Select a dataset \(\mathbf{X}\). This can be the same dataset that was used for training the black box model or a new dataset from the same distribution. You could even select a subset of the data or a grid of points, depending on your application.
For the selected dataset \(\mathbf{X}\), get the predictions of the black box model.
Select an interpretable model type (linear model, decision tree, …).
Train the interpretable model on the dataset \(\mathbf{X}\) and its predictions.
Congratulations! You now have a surrogate model.
Measure how well the surrogate model replicates the predictions of the black box model.
Interpret the surrogate model.

You may find approaches for surrogate models that have some extra steps or differ a little, but the general idea is usually as described here.

One way to measure how well the surrogate replicates the black box model is the R-squared measure:

\[R^2=1 - \frac{SSE}{SST} = 1 - \frac{\sum_{i=1}^n (\hat{y}_*^{(i)} - \hat{y}^{(i)})^2}{\sum_{i=1}^n (\hat{y}^{(i)} - \bar{\hat{y}})^2}\]

where \(\hat{y}_*^{(i)}\) is the prediction for the i-th instance of the surrogate model, \(\hat{y}^{(i)}\) the prediction of the black box model and \(\bar{\hat{y}}\) the mean of the black box model predictions. SSE stands for sum of squares error and SST for sum of squares total.

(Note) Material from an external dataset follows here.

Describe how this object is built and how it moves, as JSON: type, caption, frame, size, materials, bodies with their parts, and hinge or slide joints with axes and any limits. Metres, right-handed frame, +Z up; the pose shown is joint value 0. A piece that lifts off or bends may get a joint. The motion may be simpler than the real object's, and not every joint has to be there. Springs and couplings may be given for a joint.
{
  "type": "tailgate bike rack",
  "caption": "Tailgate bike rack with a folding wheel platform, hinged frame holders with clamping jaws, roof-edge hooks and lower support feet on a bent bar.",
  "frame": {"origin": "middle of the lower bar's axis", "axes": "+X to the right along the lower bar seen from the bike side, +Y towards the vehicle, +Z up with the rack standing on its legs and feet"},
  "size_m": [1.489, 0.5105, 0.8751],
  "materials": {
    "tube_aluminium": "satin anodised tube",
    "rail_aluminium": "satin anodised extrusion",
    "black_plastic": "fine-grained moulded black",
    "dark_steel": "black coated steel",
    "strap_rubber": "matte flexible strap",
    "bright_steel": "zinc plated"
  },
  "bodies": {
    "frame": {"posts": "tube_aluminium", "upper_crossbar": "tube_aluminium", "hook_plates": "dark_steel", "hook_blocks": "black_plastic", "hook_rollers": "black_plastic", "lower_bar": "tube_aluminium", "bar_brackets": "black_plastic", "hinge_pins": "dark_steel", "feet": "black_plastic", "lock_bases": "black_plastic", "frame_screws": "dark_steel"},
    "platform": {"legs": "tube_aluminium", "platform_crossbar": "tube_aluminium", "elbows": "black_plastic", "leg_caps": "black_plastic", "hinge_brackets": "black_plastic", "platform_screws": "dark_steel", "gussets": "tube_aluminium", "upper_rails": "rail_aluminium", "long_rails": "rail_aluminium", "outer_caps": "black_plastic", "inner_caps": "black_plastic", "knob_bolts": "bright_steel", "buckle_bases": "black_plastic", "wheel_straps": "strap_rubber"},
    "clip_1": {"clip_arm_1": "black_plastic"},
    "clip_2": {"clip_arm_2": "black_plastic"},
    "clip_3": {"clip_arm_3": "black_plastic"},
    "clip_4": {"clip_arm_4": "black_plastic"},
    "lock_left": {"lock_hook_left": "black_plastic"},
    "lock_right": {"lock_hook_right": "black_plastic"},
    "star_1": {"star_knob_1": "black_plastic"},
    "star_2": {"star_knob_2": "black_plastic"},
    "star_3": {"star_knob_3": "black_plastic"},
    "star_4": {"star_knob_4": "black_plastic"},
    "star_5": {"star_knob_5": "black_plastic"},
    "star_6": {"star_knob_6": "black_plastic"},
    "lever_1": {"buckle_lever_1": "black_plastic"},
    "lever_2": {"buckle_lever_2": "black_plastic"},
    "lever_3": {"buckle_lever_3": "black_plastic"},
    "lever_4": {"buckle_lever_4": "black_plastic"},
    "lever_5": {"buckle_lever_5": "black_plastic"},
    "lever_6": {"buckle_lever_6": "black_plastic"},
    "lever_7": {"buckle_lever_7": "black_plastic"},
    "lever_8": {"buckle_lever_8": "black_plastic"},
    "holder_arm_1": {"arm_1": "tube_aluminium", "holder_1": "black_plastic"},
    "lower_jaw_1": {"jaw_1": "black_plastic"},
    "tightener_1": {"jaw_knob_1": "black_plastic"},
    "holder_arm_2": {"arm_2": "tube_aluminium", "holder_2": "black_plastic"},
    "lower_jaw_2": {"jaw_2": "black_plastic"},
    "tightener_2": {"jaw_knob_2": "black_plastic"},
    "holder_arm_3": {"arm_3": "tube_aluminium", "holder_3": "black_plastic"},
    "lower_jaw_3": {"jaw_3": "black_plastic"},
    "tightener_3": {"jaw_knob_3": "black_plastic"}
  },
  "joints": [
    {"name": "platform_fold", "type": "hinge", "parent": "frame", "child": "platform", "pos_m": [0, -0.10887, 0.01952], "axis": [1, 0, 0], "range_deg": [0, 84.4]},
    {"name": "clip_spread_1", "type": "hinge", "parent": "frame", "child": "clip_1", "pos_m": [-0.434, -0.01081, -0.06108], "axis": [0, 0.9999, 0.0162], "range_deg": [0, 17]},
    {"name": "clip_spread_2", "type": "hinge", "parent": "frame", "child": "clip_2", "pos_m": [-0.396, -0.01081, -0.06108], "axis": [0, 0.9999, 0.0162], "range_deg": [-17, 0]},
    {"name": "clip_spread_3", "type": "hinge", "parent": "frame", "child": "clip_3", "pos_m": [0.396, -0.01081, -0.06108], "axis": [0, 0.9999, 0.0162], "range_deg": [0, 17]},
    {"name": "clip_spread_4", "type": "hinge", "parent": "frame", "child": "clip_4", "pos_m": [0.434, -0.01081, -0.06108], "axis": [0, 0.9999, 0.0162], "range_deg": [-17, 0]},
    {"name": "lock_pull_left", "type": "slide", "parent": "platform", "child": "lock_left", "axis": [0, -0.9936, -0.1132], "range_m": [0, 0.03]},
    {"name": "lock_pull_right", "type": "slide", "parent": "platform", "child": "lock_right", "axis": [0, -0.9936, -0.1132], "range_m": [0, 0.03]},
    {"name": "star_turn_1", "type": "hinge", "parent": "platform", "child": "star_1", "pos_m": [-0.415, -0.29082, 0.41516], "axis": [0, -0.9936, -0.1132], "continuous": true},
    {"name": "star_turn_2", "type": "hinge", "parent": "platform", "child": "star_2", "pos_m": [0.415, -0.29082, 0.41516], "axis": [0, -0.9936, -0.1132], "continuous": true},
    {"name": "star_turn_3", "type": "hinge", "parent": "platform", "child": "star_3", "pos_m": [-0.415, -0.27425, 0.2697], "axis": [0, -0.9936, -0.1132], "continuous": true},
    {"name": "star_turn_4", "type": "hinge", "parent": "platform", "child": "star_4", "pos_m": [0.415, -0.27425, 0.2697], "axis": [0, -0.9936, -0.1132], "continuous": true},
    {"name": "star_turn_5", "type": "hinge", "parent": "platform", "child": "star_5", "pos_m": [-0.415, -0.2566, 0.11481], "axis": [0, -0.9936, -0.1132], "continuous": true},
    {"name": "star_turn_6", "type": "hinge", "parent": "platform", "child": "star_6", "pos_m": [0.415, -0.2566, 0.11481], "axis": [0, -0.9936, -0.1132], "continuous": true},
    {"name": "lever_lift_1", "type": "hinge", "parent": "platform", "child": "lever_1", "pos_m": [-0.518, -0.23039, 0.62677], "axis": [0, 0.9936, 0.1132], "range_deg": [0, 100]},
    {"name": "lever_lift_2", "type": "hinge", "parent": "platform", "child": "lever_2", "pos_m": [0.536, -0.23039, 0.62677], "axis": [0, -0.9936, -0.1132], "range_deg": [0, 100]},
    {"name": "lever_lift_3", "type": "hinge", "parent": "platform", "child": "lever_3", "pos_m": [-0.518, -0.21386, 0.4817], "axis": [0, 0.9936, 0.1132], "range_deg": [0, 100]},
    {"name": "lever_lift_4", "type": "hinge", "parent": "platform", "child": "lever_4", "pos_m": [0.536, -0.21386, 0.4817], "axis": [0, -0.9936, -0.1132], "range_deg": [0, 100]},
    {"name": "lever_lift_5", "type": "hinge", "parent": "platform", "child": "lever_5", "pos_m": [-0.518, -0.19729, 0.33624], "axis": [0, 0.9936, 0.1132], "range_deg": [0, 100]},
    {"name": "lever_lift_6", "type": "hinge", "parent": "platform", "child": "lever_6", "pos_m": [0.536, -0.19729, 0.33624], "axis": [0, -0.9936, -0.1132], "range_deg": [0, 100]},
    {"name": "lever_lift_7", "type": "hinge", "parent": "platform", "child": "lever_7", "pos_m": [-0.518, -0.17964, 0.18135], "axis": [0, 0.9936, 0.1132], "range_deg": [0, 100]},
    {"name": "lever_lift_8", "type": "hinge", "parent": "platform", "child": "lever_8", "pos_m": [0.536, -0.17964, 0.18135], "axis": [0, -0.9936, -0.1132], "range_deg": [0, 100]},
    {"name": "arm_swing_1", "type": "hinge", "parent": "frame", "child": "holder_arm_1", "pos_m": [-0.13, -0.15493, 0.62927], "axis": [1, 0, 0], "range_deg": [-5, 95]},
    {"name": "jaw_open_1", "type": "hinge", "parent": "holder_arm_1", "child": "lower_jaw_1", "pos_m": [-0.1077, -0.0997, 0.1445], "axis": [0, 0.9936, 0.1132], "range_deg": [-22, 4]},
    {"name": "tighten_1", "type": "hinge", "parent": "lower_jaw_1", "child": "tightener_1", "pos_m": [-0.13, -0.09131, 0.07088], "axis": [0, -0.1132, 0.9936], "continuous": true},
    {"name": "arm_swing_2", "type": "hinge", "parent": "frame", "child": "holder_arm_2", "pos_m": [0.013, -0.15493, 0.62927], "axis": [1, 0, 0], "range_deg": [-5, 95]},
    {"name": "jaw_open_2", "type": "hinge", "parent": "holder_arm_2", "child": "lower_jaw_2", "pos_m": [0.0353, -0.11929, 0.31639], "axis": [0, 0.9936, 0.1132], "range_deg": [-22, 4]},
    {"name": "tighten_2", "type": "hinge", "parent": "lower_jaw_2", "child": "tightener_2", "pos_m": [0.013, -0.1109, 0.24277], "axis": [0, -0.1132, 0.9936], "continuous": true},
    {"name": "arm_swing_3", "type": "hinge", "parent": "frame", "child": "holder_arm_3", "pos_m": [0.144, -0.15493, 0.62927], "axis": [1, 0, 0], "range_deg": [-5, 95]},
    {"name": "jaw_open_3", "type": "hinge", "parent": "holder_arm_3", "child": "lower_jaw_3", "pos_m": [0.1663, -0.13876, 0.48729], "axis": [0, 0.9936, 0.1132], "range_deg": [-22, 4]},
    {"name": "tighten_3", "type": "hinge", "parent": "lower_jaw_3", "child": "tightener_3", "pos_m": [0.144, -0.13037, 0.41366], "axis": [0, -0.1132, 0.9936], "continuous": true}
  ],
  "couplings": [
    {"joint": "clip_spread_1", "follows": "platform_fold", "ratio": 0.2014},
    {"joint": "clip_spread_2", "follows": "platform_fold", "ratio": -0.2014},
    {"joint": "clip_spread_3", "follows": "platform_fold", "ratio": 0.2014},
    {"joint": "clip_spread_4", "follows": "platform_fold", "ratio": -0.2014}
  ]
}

The R-squared measure can be interpreted as the percentage of variance that is captured by the surrogate model. If R-squared is close to 1 (= low SSE), then the interpretable model approximates the behavior of the black box model very well. If the interpretable model is very close, you might want to replace the complex model with the interpretable model. If the R-squared is close to 0 (= high SSE), then the interpretable model fails to explain the black box model.

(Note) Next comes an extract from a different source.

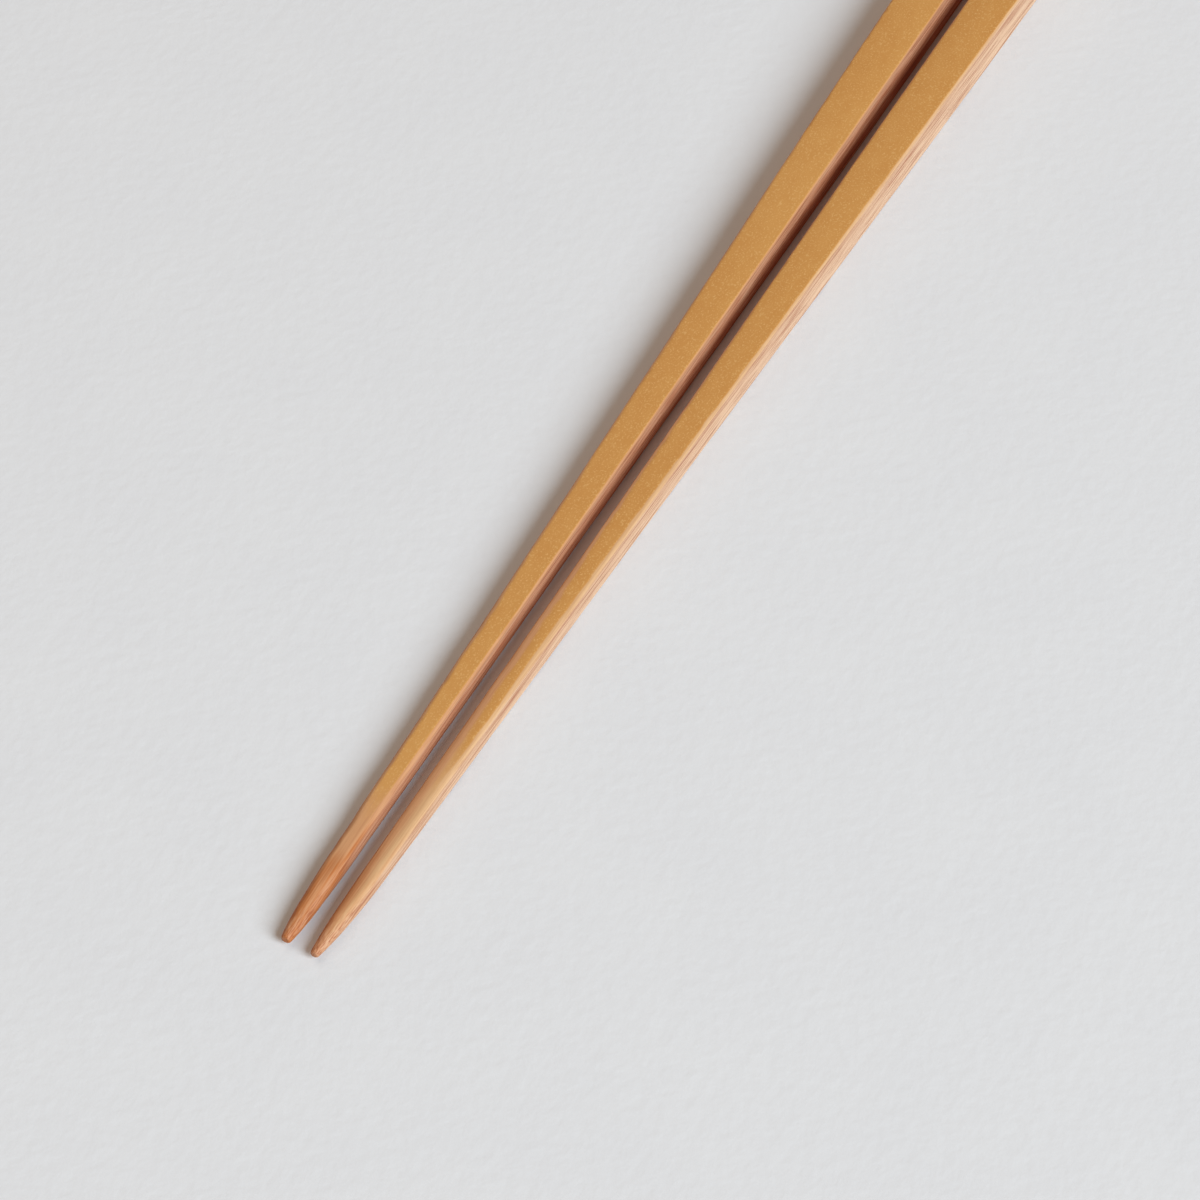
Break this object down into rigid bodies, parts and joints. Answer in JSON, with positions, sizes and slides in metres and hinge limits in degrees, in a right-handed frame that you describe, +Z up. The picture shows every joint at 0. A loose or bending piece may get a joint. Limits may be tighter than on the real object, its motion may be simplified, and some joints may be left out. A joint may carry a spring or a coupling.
{
  "type": "pair of bamboo chopsticks",
  "caption": "Square tapered bamboo chopsticks with rounded, turned points for picking up food, lying side by side with the skin side up.",
  "frame": {"origin": "middle of the pair's outline seen from above, on the surface that the sticks lie on", "axes": "+Y along the sticks from the tips to the heads, +X from the left stick to the right one, +Z up out of the surface"},
  "size_m": [0.0183, 0.2304, 0.0065],
  "materials": {
    "bamboo": "satin"
  },
  "bodies": {
    "root": {"chopstick_left": "bamboo", "chopstick_right": "bamboo"}
  },
  "joints": []
}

Note that we have not talked about the model performance of the underlying black box model, i.e., how good or bad it performs in predicting the actual outcome. The performance of the black box model does not play a role in training the surrogate model. The interpretation of the surrogate model is still valid because it makes statements about the model and not about the real world. But of course, the interpretation of the surrogate model becomes irrelevant if the black box model is bad because then the black box model itself is irrelevant.

We could also build a surrogate model based on a subset of the original data or re-weight the instances. In this way, we change the distribution of the surrogate model’s input, which changes the focus of the interpretation (then it is no longer really global). If we weight the data locally by a specific instance of the data (the closer the instances to the selected instance, the higher their weight), we get a local surrogate model that can explain the individual prediction of the instance.

Example

To demonstrate the surrogate models, we consider a regression and a classification example.

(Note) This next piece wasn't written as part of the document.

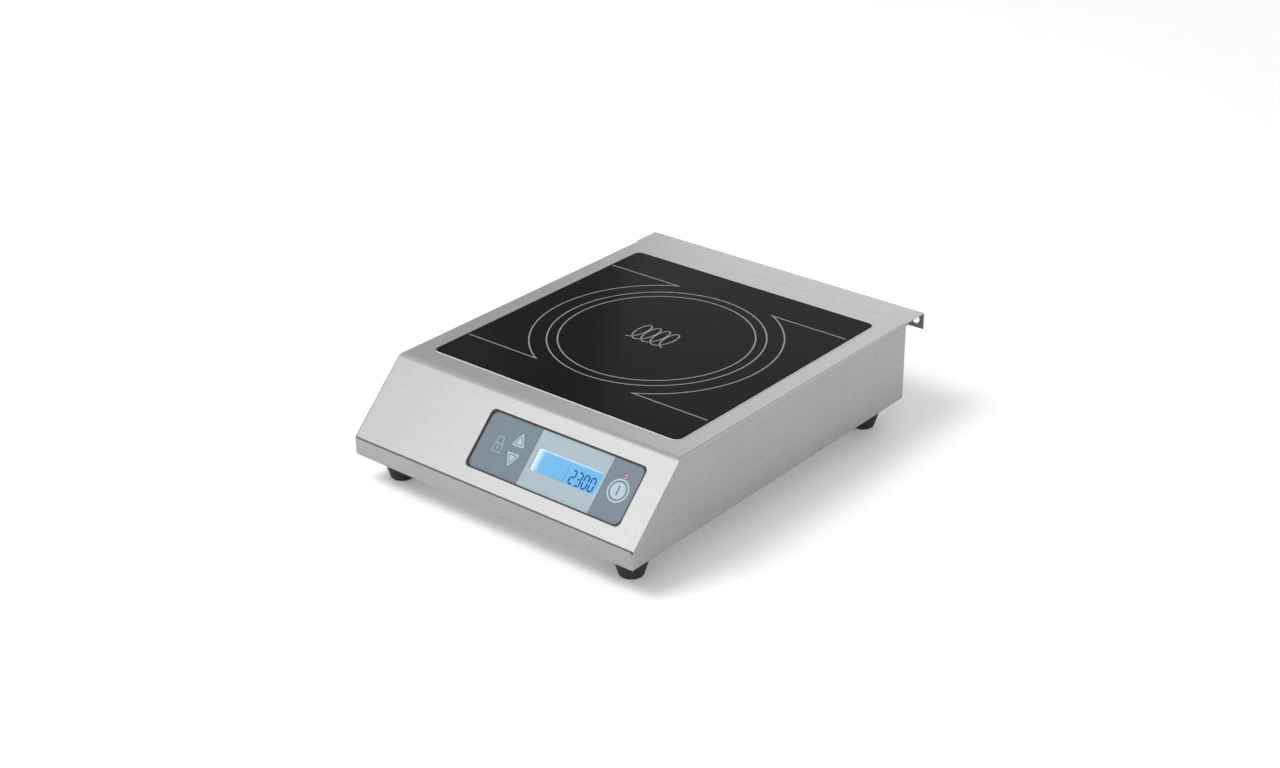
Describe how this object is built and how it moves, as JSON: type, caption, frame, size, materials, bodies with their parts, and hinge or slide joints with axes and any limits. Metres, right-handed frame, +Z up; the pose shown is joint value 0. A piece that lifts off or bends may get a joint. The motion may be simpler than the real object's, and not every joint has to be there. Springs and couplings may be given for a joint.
{
  "type": "induction hob",
  "caption": "Countertop induction hob: stainless casing, sloped control panel with keys and display, flush black glass plate, rubber feet and a rear lip.",
  "frame": {"origin": "under the middle of the hob, on the surface that it stands on", "axes": "+X to the right seen from the control panel, +Y to the rear, +Z up; the sloped panel faces -Y"},
  "size_m": [0.32, 0.424, 0.104],
  "materials": {
    "stainless": "brushed stainless sheet",
    "zinc_steel": "zinc coated sheet steel",
    "screw_steel": "plated steel",
    "ceramic_glass": "black glass ceramic, polished, thin grey print",
    "silicone": "black silicone",
    "foot_rubber": "matte black rubber",
    "mica": "mica sheet",
    "copper_litz": "enamelled copper litz",
    "carrier_plastic": "black moulded plastic",
    "ferrite": "dark grey ferrite",
    "aluminium": "mill finish",
    "sensor_ceramic": "white ceramic",
    "board_green": "green circuit board",
    "chip_black": "black epoxy",
    "capacitor_grey": "grey box capacitor",
    "choke_green": "green coated core with copper wire",
    "terminal_nylon": "natural nylon",
    "fan_plastic": "black moulded plastic",
    "panel_film": "fine textured printed film, blue grey",
    "display_clear": "clear window",
    "lcd_blue": "blue lit display",
    "led_red": "red signal light",
    "ribbon_grey": "grey ribbon cable",
    "lead_jacket": "red silicone sleeve",
    "gland_nylon": "black nylon"
  },
  "bodies": {
    "body": {"housing": "stainless", "rear_panel": "stainless", "base_plate": "zinc_steel", "glass_plate": "ceramic_glass", "glass_seal": "silicone", "glass_frame": "zinc_steel", "cable_gland": "gland_nylon", "insulation_sheet": "mica", "coil_winding": "copper_litz", "coil_carrier": "carrier_plastic", "coil_tray": "aluminium", "temperature_sensor": "sensor_ceramic", "power_board": "board_green", "heat_sink": "aluminium", "igbt": "chip_black", "bridge_rectifier": "chip_black", "resonant_capacitor": "capacitor_grey", "dc_link_capacitor": "capacitor_grey", "filter_choke": "choke_green", "mains_terminal": "terminal_nylon", "fan_frame": "fan_plastic", "control_board": "board_green", "lcd_module": "lcd_blue", "display_window": "display_clear", "panel_overlay": "panel_film", "panel_carrier": "carrier_plastic", "status_led": "led_red", "ribbon_cable": "ribbon_grey", "coil_lead_inner": "lead_jacket", "coil_lead_outer": "lead_jacket", "foot_front_left": "foot_rubber", "foot_front_right": "foot_rubber", "foot_rear_left": "foot_rubber", "foot_rear_right": "foot_rubber", "foot_screw_front_left": "screw_steel", "foot_screw_front_right": "screw_steel", "foot_screw_rear_left": "screw_steel", "foot_screw_rear_right": "screw_steel", "base_screw_front_left": "screw_steel", "base_screw_front_right": "screw_steel", "base_screw_rear_left": "screw_steel", "base_screw_rear_right": "screw_steel", "rear_screw_low_left": "screw_steel", "rear_screw_low_right": "screw_steel", "rear_screw_high_left": "screw_steel", "rear_screw_high_right": "screw_steel", "ferrite_1": "ferrite", "ferrite_2": "ferrite", "ferrite_3": "ferrite", "ferrite_4": "ferrite", "ferrite_5": "ferrite", "ferrite_6": "ferrite", "coil_spring_1": "screw_steel", "coil_spring_2": "screw_steel", "coil_spring_3": "screw_steel"},
    "fan": {"fan_rotor": "fan_plastic"},
    "key_power_pad": {"key_power": "panel_film"},
    "key_up_pad": {"key_up": "panel_film"},
    "key_down_pad": {"key_down": "panel_film"},
    "key_lock_pad": {"key_lock": "panel_film"}
  },
  "joints": [
    {"name": "fan_spin", "type": "hinge", "parent": "body", "child": "fan", "pos_m": [0.085, -0.075, 0.04], "axis": [0, 0, 1], "continuous": true},
    {"name": "key_power_press", "type": "slide", "parent": "body", "child": "key_power_pad", "axis": [0, 0.7007, -0.7134], "range_m": [0, 0.0004], "stiffness_N_per_m": 1500},
    {"name": "key_up_press", "type": "slide", "parent": "body", "child": "key_up_pad", "axis": [0, 0.7007, -0.7134], "range_m": [0, 0.0004], "stiffness_N_per_m": 1500},
    {"name": "key_down_press", "type": "slide", "parent": "body", "child": "key_down_pad", "axis": [0, 0.7007, -0.7134], "range_m": [0, 0.0004], "stiffness_N_per_m": 1500},
    {"name": "key_lock_press", "type": "slide", "parent": "body", "child": "key_lock_pad", "axis": [0, 0.7007, -0.7134], "range_m": [0, 0.0004], "stiffness_N_per_m": 1500}
  ]
}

First, we train a support vector machine to predict the daily number of rented bikes given weather and calendar information. The support vector machine is not very interpretable, so we train a surrogate with a CART decision tree as an interpretable model using the original training data to approximate the behavior of the support vector machine. The surrogate model shown in Figure 25.1 has an R-squared (variance explained) of 0.76 on the test data, which means it approximates the underlying black box behavior quite well, but not perfectly. If the fit were perfect, we could throw away the support vector machine and use the tree instead. The distributions in the nodes show that the surrogate tree predicts a higher number of rented bikes when the temperature is above 13 degrees Celsius and when count two days before was higher.

Figure 25.1: The terminal nodes of a surrogate tree that approximates the predictions of a support vector machine trained on the bike rental dataset.

In our second example, we classify whether a penguin is female or male with a random forest, again training a decision tree on the original dataset, but with the prediction of the random forest as the outcome, instead of the real classes (male/female) from the data. The surrogate model shown in Figure 25.2 has an R-squared (variance explained) of 0.71, which means it does approximate the random forest somewhat, but not perfectly.

Figure 25.2: The terminal nodes of a surrogate tree that approximates the predictions of a random forest trained on the penguins dataset. The counts in the nodes show the frequency of the black box models classifications in the nodes.

Strengths

The surrogate model method is flexible: Any interpretable model can be used. This also means that you can exchange not only the interpretable model, but also the underlying black box model. Suppose you create some complex model and explain it to different teams in your company. One team is familiar with linear models, and the other team can understand decision trees. You can train two surrogate models (linear model and decision tree) for the original black box model and offer two kinds of explanations. If you find a better-performing black box model, you do not have to change your method of interpretation because you can use the same class of surrogate models.

I would argue that the approach is very intuitive and straightforward. This means it is easy to implement, but also easy to explain to people not familiar with data science or machine learning.

With the R-squared measure, we can easily measure how good our surrogate models are in approximating the black box predictions.

Limitations

You have to be aware that you draw conclusions about the model and not about the data, since the surrogate model never sees the real outcome.

It’s not clear what the best cut-off for R-squared is in order to be confident that the surrogate model is close enough to the black box model. 80% of variance explained? 50%? 99%?

We can measure how close the surrogate model is to the black box model. Let’s assume we are not very close, but close enough. It could happen that the interpretable model is very close for one subset of the dataset, but widely divergent for another subset. In this case, the interpretation for the simple model would not be equally good for all data points.

The interpretable model you choose as a surrogate comes with all its advantages and disadvantages.

Some people argue that there are, in general, no intrinsically interpretable models (including even linear models and decision trees), and that it would even be dangerous to have an illusion of interpretability. If you share this opinion, then of course this method is not for you.

Software

I used the iml R package for the examples. If you can train a machine learning model, then you should be able to implement surrogate models yourself. Simply train an interpretable model to predict the predictions of the black box model.